In one experiment designed to test
the influence of stress and relaxation on time perception, Boltz
instructed three groups of volunteer subjects to listen to and
learn recorded rhythmic patterns - such as the click of typewriter
keys or the dribble of a basketball.
Boltz then exposed one of the three
groups to the repeated wail of a loud car horn to induce stress.
The second group listened to the soothing sounds of ocean waves
lapping on the shore to induce relaxation. The stress-inducing
car horns effectively sped up the internal tempo of the one
group, while the ocean waves slowed down the internal tempo
of the second group, Boltz explains.
Boltz then asked all three groups
to reproduce the rhythmic patterns they had learned earlier.
As the researchers suspected, only the control group, who had
heard neither the loud car horn or the sooththing waves got
it right.
"The group whose internal tempo was
sped up with car horns misremembered the sounds as happening
faster and sounding shorter than what they were," Boltz explains.
"Conversely those whose internal tempo was slowed down by the
wave sounds misremembered the sound patterns as being longer
and slower."
Anyone who commutes to work in traffic
might experience as well, Boltz explains.
"When you are stressed out or upset
and driving in a car, this is the reason everybody else seems
to be driving slower than you - in effect, your internal rate
has been accelerated relative to that of the environment. On
the other hand, when you are very relaxed, everybody else appears
to be rushing around," she says, noting either of these two
states can cause drivers to miscalculate the amount of time
they have to pass a car. She also notes, stress can be a factor
in discounting eyewitness accounts of bank robberies and other
traumatic crimes.
"You're internal tempo is sped up
from the stress so that environmental events, in contrast, seem
to go slower," Boltz explains. "It can explain why certain tragedies
appear as though they are happening in slow motion."

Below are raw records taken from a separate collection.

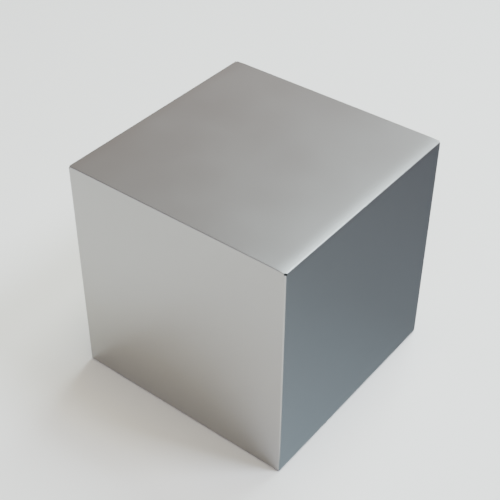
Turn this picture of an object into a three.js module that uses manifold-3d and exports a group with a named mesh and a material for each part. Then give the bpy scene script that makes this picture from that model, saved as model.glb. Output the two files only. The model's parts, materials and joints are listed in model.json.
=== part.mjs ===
// A mirror block cube: a 3x3x3 twisting puzzle whose six outer layers all have different thicknesses,
// so that it is a plain cube only when solved. Millimetres, +Z up, standing on z = 0, centred on the
// Z axis.
//
// Every cut is a plane or a sphere about the core. Outside the shoulder sphere the blocks are parted at
// the layer planes, and between the core sphere and the shoulder sphere they are parted closer in. So the
// corners' feet reach under the edges, the edges' feet reach under the centres, and every layer turns
// freely about its own axis.
import * as THREE from "three";
import { RoundedBoxGeometry } from "three/addons/geometries/RoundedBoxGeometry.js";
import { mergeVertices } from "three/addons/utils/BufferGeometryUtils.js";
import Module from "manifold-3d";

const wasm = await Module();
wasm.setup();

// Outer size and layers
const CUBE = 57;
const EDGE_RADIUS = 0.4;
const EDGE_STEPS = 2;
const MIDDLE_LAYER = 19;
const RIGHT_LAYER = 10;
const FRONT_LAYER = 13;
const BOTTOM_LAYER = 21;
const RUNNING_GAP = 0.12;

// The core's centre, where the three turning axes meet
const HALF_LAYER = MIDDLE_LAYER / 2;
const CORE = new THREE.Vector3(
  CUBE / 2 - RIGHT_LAYER - HALF_LAYER,
  -CUBE / 2 + FRONT_LAYER + HALF_LAYER,
  BOTTOM_LAYER + HALF_LAYER,
);

// Feet: a shell between two spheres, parted at FOOT_CUT from the core's centre
const CORE_SPHERE = 10.5;
const SHOULDER_SPHERE = 18.9;
const SHOULDER_GAP = 0.45;
const FOOT_CUT = 7.4;
const FOOT_GAP = 0.3;
const SPHERE_SEGMENTS = 32;

// Centre blocks, with the screw, washer and spring along each arm; heights are from the core's centre
const CENTRE_TOP = 18.6;
const CAP_GAP = 0.1;
const WELL_FLOOR = 12;
const WELL_RADIUS = 4.2;
const SHANK_BORE = 1.7;
const SPIGOT_RADIUS = 3.8;
const SPIGOT_DEPTH = 0.4;
const SPRING_RADIUS = 2.7;
const SPRING_WIRE = 0.32;
const SPRING_TURNS = 4;
const SPRING_STEPS_PER_TURN = 9;
const SPRING_TOP = 15.9;
const SEAT_GAP = 0.1;
const WASHER_RADIUS = 3.4;
const WASHER_BORE = 1.6;
const WASHER_THICKNESS = 0.4;
const SCREW_HEAD_RADIUS = 2.7;
const SCREW_HEAD_HEIGHT = 1.1;
const SCREW_SHANK_RADIUS = 1.25;
const SCREW_TIP = 4.6;
const DRIVE_RADIUS = 0.9;
const DRIVE_DEPTH = 0.7;

// Core
const CORE_BALL = 5.5;
const ARM_RADIUS = 3.1;
const ARM_END = 9.5;
const ARM_BORE = 1.5;
const ARM_BORE_END = 4.2;

const ROUND_SEGMENTS = 16;
const HEX_SIDES = 6;
const WIRE_ARC_STEPS = 3;
const OVERRUN = 1; // a cutter runs this far past the face it cuts
const OVERLAP = 0.2; // two solids that are joined share this much
const FAR = 3 * CUBE;

const FILM = { color: 0xb6b5b1, roughness: 0.34, metalness: 0.9 };
const BLACK_ABS = { color: 0x1b1c1e, roughness: 0.55, metalness: 0 };
const WHITE_NYLON = { color: 0xd9d8d2, roughness: 0.5, metalness: 0 };
const STEEL = { color: 0x9b9c9e, roughness: 0.35, metalness: 1 };

// A closed three.js geometry as a solid.
function solid(geometry) {
  const bare = geometry.index ? geometry.toNonIndexed() : geometry.clone();
  bare.deleteAttribute("normal");
  bare.deleteAttribute("uv");
  const merged = mergeVertices(bare, 1e-4);
  return new wasm.Manifold(
    new wasm.Mesh({
      numProp: 3,
      vertProperties: new Float32Array(merged.attributes.position.array),
      triVerts: new Uint32Array(merged.index.array),
    }),
  );
}

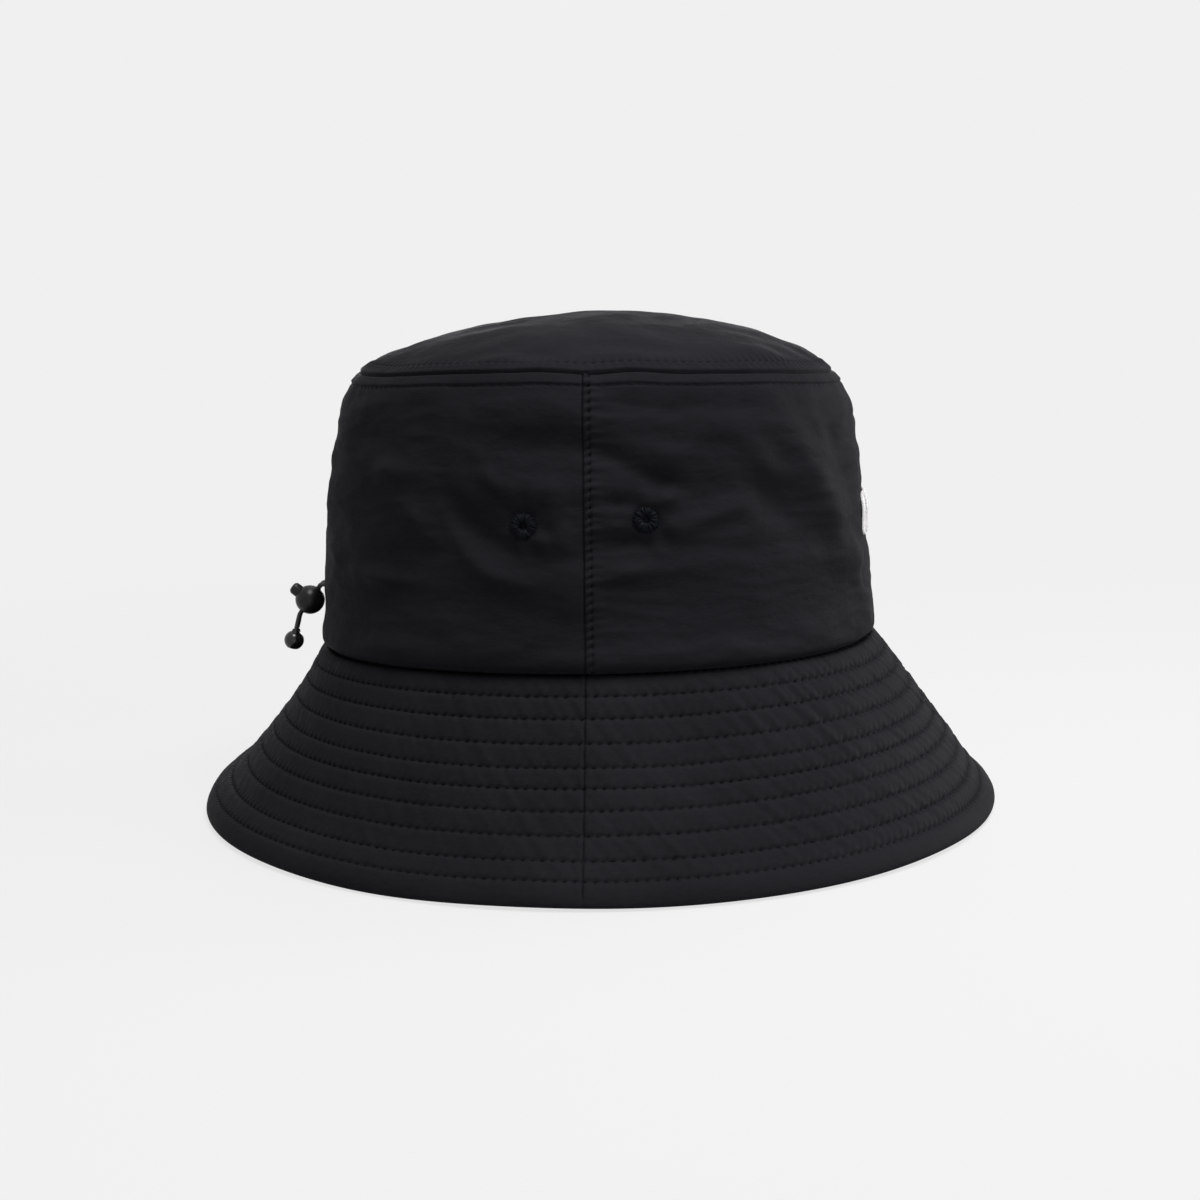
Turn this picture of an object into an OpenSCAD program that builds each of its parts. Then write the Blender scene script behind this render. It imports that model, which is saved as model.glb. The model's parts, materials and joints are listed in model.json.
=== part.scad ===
// Bucket hat: two-panel crown with an oval tip, sloping quilted brim, vent
// eyelets, a drawcord in the sweatband and a spring cord lock at the back.
// +X is the front, +Z is up. The brim edge stands on z = 0.

/* [Crown] */
// Length of the crown at its base, front to back
crown_len = 206.4; // [190:0.2:226]
// How much narrower the hat is than long
oval = 28; // [16:1:36]
// Length of the tip where it is sewn to the wall
tip_len = 174; // [160:0.5:184]
// Height of the wall from the brim seam to the tip seam
wall_h = 94.5; // [75:0.5:115]
// How far the wall rolls in just below the tip seam
shoulder = 6; // [2:0.5:8]
// Rise of the tip above its seam
tip_rise = 21; // [10:0.5:28]

/* [Brim] */
// Length of the hat across the brim edge, front to back
brim_len = 294.6; // [270:0.2:330]
// Height of the brim seam above the brim edge
brim_h = 62.5; // [45:0.5:75]
// How far the crown's lower edge stands out over the brim
crown_over = 2; // [1.2:0.1:2.4]
// How far the middle of the brim hangs in from a straight cone
brim_sag = 1; // [0:0.1:3]

/* [Cloth] */
// Thickness of the outer cloth
shell_t = 1; // [0.8:0.1:1.4]
// Thickness of the lining
lining_t = 0.6; // [0.4:0.1:0.8]
// Thickness of the brim's stiff core
core_t = 0.8; // [0.6:0.1:1.6]
// How far the core stops short of the brim edge, where the cloth is turned in
core_back = 3; // [1:0.5:6]

/* [Sweatband] */
// Height of the sweatband
band_h = 32; // [26:1:40]
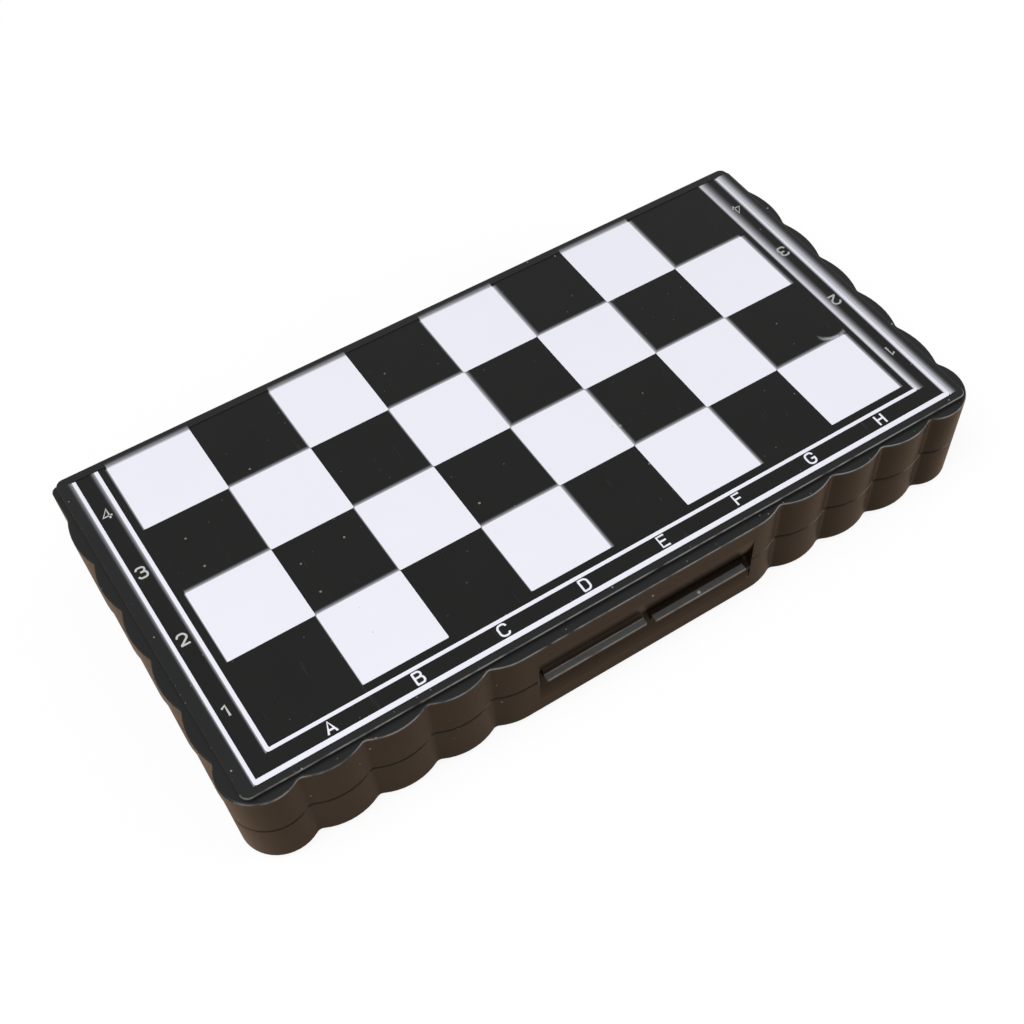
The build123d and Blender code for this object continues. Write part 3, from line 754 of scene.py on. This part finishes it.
# %% Tree for the light squares
def square_tree():
    """A tile on each point of a grid that lies on a light square. Field writes its sums here too."""
    tree, given = new_tree("light_squares", Square=square, Corner=0.2 * MM, Thickness=PRINT_THICK)
    position = add(tree, "GeometryNodeInputPosition").outputs[0]
    split = add(tree, "ShaderNodeSeparateXYZ", {0: position})
    side = Field(tree, given["Square"])
    column, row = (
        ((Field(tree, split.outputs[axis]) + half) / side).maths("FLOOR")
        for axis, half in (("X", half_length), ("Y", half_depth))
    )
    light = (column + row).is_even() * -1 + 1
    points = add(tree, "GeometryNodeMeshToPoints", {"Mesh": given["Geometry"]})
    outline = rounded(tree, rectangle(tree, side.socket, side.socket), given["Corner"], PATCH_CORNER_STEPS)
    filled = add(tree, "GeometryNodeFillCurve", {"Curve": outline}, mode="NGONS")
    tile = thickened(tree, filled.outputs[0], given["Thickness"])
    links = {"Points": points.outputs[0], "Selection": light.socket, "Instance": tile}
    placed = add(tree, "GeometryNodeInstanceOnPoints", links)
    close_tree(tree, placed.outputs[0], given["Material"])
    return tree


SQUARES = square_tree()
print("square tree:", len(SQUARES.nodes), "nodes")

# %% [markdown]
# Print is built lying at the origin, face up, and then moved onto its board. A print that is turned
# over goes through a rotation of 180 degrees about the front to back line, never a mirror, so its
# faces keep pointing outwards and its letters still read. Pieces that end in the same material on
# the same board are joined: they are one layer of ink.


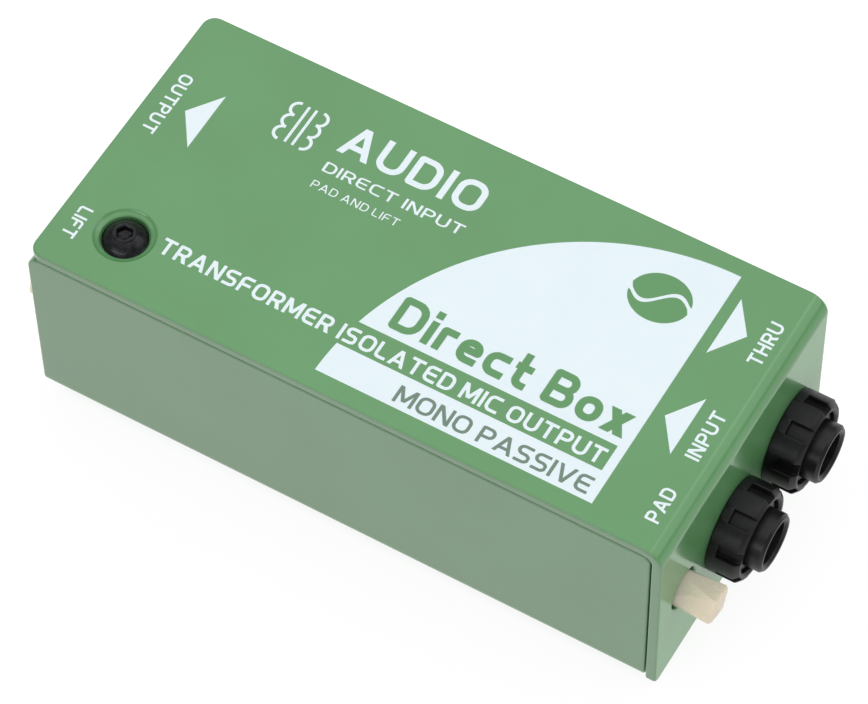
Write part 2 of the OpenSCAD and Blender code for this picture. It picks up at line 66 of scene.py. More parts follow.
def box_mm(node):
    """Lowest and highest corner of a CAD node, in millimetres."""
    low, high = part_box(node)
    return low / MM, high / MM


def middle_mm(node):
    """Middle of a CAD node's box, in millimetres."""
    low, high = box_mm(node)
    return (low + high) / 2


def mount_mm(name):
    """Position of a mount, in millimetres."""
    return Vector(MOUNTS[name]["pos_m"]) / MM


# ---- Driving sizes, in millimetres ----

SHEET = 1.6
SHEET_EDGE = 0.34
COVER_BEND = 3.0
BASE_BEND = 1.9
COVER_CORNER = 2.0
FLANGE_CORNER = 1.2
WALL_CORNER = 1.2
WALL_CORNER_OUTPUT = 2.2
CORNER_SEAM = 0.15
BEND_STEPS = 10
HOLE_SIDES = 72
MERGE = 0.0005

# How far each ink stands over the paint, which lies that much under the CAD cover's top
WHITE_INK = 0.012
GREEN_INK = 0.024
INK_UNDER = 0.004

COVER_LOW, COVER_HIGH = box_mm("top_cover")
BASE_LOW, BASE_HIGH = box_mm("base_shell")
PAINT_TOP = COVER_HIGH.z - GREEN_INK

SCREW_LOW, SCREW_HIGH = box_mm("cover_screw")
SCREW_X, SCREW_Y, _ = middle_mm("cover_screw")
HEAD_R = (SCREW_HIGH.x - SCREW_LOW.x) / 2
HEAD_H = 1.75
SCREW_L = 6.35
SOCKET_R = 1.05
SCREW_SEAT = SCREW_HIGH.z - HEAD_H
DIMPLE_R = 4.5
DIMPLE_FLOOR_R = HEAD_R + 0.16
# The dimple's lip, as how far out from its radius and how deep
DIMPLE_LIP = ((0.26, 0), (0.12, 0.015), (0, 0.06), (-0.1, 0.15), (-0.19, 0.26), (-0.28, 0.34),
              (-0.42, 0.42), (-0.6, 0.5))


# ---- Mesh tools ----

def rounded_path(corners, closed=False, inset=0.0, steps=6):
    """Points along straight runs joined by arcs. A corner is (a, b, radius).
    A closed path runs anticlockwise, and inset moves it inwards."""
    count = len(corners)
    points = []
    for i, (a, b, radius) in enumerate(corners):
        here = Vector((a, b))
        if not closed and i in (0, count - 1):
            points.append(here)
            continue
        before = here - Vector(corners[i - 1][:2])
        after = Vector(corners[(i + 1) % count][:2]) - here
        before.normalize()
        after.normalize()
        turn = atan2(before.x * after.y - before.y * after.x, before.dot(after))
        side_before = Vector((-before.y, before.x))
        side_after = Vector((-after.y, after.x))
        here = here + (side_before + side_after) * inset / (1 + side_before.dot(side_after))
        sign = 1.0 if turn > 0 else -1.0
        radius = max(radius - sign * inset, 0.01)
        centre = here - before * radius * tan(abs(turn) / 2) + side_before * radius * sign
        for k in range(steps + 1):
            spin = Matrix.Rotation(turn * k / steps, 2)
            points.append(centre - spin @ side_before * radius * sign)
    return points


def add_rings(mesh, rings, closed=False):
    """Joins rings of points with quads and returns the rings' vertices."""
    made = [[mesh.verts.new(point) for point in ring] for ring in rings]
    pairs = list(zip(made, made[1:]))
    if closed:
        pairs.append((made[-1], made[0]))
    for ring, following in pairs:
        for i in range(len(ring)):
            j = (i + 1) % len(ring)
            mesh.faces.new((ring[i], ring[j], following[j], following[i]))
    return made


def ring_edges(mesh, ring):
    """The edges along a ring of vertices."""
    return [mesh.edges.get((ring[i], ring[i - 1])) for i in range(len(ring))]


def tidy(mesh):
    """Joins coincident points and turns every face outwards."""
    bmesh.ops.remove_doubles(mesh, verts=mesh.verts[:], dist=MERGE)
    bmesh.ops.recalc_face_normals(mesh, faces=mesh.faces[:])


def add_part(mesh, part):
    """Moves a finished part into mesh."""
    tidy(part)
    carried = bpy.data.meshes.new("carried")
    part.to_mesh(carried)
    part.free()
    mesh.from_mesh(carried)
    bpy.data.meshes.remove(carried)


def add_loft(mesh, rings, closed=False, capped=True):
    """Adds a skin over rings of points. Open ends are capped flat, unless they are single points."""
    part = bmesh.new()
    made = add_rings(part, rings, closed)
    if capped and not closed:
        part.faces.new(made[0])
        part.faces.new(made[-1])
    add_part(mesh, part)


def turn_angles(sides):
    """Evenly spaced angles round a full turn."""
    return [2 * pi * i / sides for i in range(sides)]


def polar(radius, angle):
    """Two offsets from an axis."""
    return radius * cos(angle), radius * sin(angle)


def hexagon_shape(angle):
    """A hexagon's radius, as a share of half its width across the flats."""
    return 1.0 / cos(angle % radians(60) - radians(30))


def square_shape(angle):
    """A square's radius, as a share of half its width."""
    return 1.0 / max(abs(cos(angle)), abs(sin(angle)))


def add_lathe(mesh, profile, place, sides=96, closed=False):
    """Turns a profile of (distance along the axis, radius) about an axis.
    place gives the point at a distance along the axis and two offsets across it."""
    angles = turn_angles(sides)
    add_loft(mesh, [[place(along, *polar(radius, a)) for a in angles] for along, radius in profile], closed)


def edge_profile(thickness, edge, steps=4):
    """(inset, depth) down a sheet's rim, from one face to the other, with both edges eased."""
    eased = [(edge * (1 - sin(a)), edge * (1 - cos(a)))
             for a in (radians(90 * k / steps) for k in range(steps + 1))]
    return eased + [(inset, thickness - depth) for inset, depth in reversed(eased)]


def hole(centre, radius, thickness=SHEET, edge=SHEET_EDGE):
    """A plain round hole through a sheet, as its centre and its profile of (radius, depth)."""
    return centre, [(radius + inset, depth) for inset, depth in edge_profile(thickness, edge)]


def add_sheet(mesh, corners, fold, thickness=SHEET, edge=SHEET_EDGE, holes=(), cuts=()):
    """Adds a sheet drawn flat, cut along its bends and then folded.
    fold takes a flat place and a depth under the outer face, and gives the place in space.
    cuts are (axis, place) of the lines where the folded sheet turns."""
    part = bmesh.new()
    outline = [[(*point, depth) for point in rounded_path(corners, True, inset)]
               for inset, depth in edge_profile(thickness, edge)]
    made = add_rings(part, outline)
    faces = [ring_edges(part, made[0]), ring_edges(part, made[-1])]
    for (u, v), profile in holes:
        made = add_rings(part, [[(u + r * cos(a), v + r * sin(a), d) for a in turn_angles(HOLE_SIDES)]
                                for r, d in profile])
        faces[0] += ring_edges(part, made[0])
        goes_through = profile[-1][0] > 0
        if goes_through:
            faces[1] += ring_edges(part, made[-1])
    for edges in faces:
        bmesh.ops.triangle_fill(part, edges=edges, use_beauty=True, normal=(0, 0, 1))
    for axis, place in cuts:
        normal = Vector((0, 0, 0))
        normal[axis] = 1
        bmesh.ops.bisect_plane(part, geom=part.verts[:] + part.edges[:] + part.faces[:], dist=1e-5,
                               plane_co=normal * place, plane_no=normal)
    for vert in part.verts:
        vert.co = fold(*vert.co)
    add_part(mesh, part)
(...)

More recently Boltz worked with other
volunteer subjects to better understand how "learning" or familiarity
with a specific task might affect a person's accurate perception
of time.
In another experiment, Boltz and
two of her students instructed subjects to learn a statistical
analysis computer program. The first time the subjects completed
the program, they were asked to estimate how long it took them
to run the program.
"All of them overestimated the time
it took," says Boltz.
As the subjects became a little more
familiar with the program, Boltz said they more accurately predicted
how long it took them to perform the task. Ironically after
the subjects had learned the program completely, the researchers
found that most of the subjects underestimated how much time
it took to run the program.
"We were expecting that accuracy
would maintain with increased competance," Boltz explained,
"But what we discovered was that the more automatized the task,
the easier it was for people to forget specific details they
had performed."
This more recent research, which
will be co-presented by Boltz and Haverford senior Jessica Dunne
at the meeting of the Eastern Psychological Association in Boston
next month, has Boltz wondering if the meat packers really underestimated
the back pay they may have been owed. But she notes, it certainly
might explain why time seems to pass in the blink of an eye
as you drive the same route to work or you play that Tetris
game at your computer day after day.